• [OBJECTIVE]:
All lines from the line containing "Turn this picture" up to and including the last line of the listing below should be echoed exactly; no other lines belong in the response.

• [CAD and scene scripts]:

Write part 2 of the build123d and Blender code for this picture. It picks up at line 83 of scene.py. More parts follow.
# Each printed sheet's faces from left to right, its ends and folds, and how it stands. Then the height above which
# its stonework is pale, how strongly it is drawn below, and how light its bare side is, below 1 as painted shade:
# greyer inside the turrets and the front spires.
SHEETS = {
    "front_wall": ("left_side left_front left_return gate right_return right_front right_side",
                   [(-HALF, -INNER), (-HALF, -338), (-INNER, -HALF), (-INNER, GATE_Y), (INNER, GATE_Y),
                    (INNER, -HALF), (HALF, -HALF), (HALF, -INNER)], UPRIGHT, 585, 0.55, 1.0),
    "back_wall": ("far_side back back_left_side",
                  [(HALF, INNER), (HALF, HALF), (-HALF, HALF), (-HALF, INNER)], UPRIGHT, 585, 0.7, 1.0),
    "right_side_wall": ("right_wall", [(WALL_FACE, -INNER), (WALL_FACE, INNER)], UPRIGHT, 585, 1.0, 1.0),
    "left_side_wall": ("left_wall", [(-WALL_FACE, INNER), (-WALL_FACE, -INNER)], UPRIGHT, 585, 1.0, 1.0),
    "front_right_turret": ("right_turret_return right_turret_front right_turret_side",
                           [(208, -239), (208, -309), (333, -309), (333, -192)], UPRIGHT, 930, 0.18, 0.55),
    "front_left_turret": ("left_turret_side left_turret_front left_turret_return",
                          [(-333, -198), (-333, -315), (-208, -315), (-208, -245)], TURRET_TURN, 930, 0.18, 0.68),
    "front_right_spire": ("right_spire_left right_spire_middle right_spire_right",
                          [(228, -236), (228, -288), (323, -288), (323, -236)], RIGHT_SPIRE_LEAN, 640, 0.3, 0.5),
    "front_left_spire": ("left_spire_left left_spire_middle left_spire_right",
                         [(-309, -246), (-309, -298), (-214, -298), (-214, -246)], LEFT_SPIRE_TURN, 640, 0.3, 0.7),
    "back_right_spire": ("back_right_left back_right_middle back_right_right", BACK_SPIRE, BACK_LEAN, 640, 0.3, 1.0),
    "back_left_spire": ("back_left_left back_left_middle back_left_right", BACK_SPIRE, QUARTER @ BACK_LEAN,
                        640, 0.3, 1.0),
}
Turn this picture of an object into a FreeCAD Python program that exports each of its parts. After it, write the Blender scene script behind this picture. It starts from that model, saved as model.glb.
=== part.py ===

• [WRITTEN RESPONSE]:
Turn this picture of an object into a FreeCAD Python program that exports each of its parts. After it, write the Blender scene script behind this picture. It starts from that model, saved as model.glb.
=== part.py ===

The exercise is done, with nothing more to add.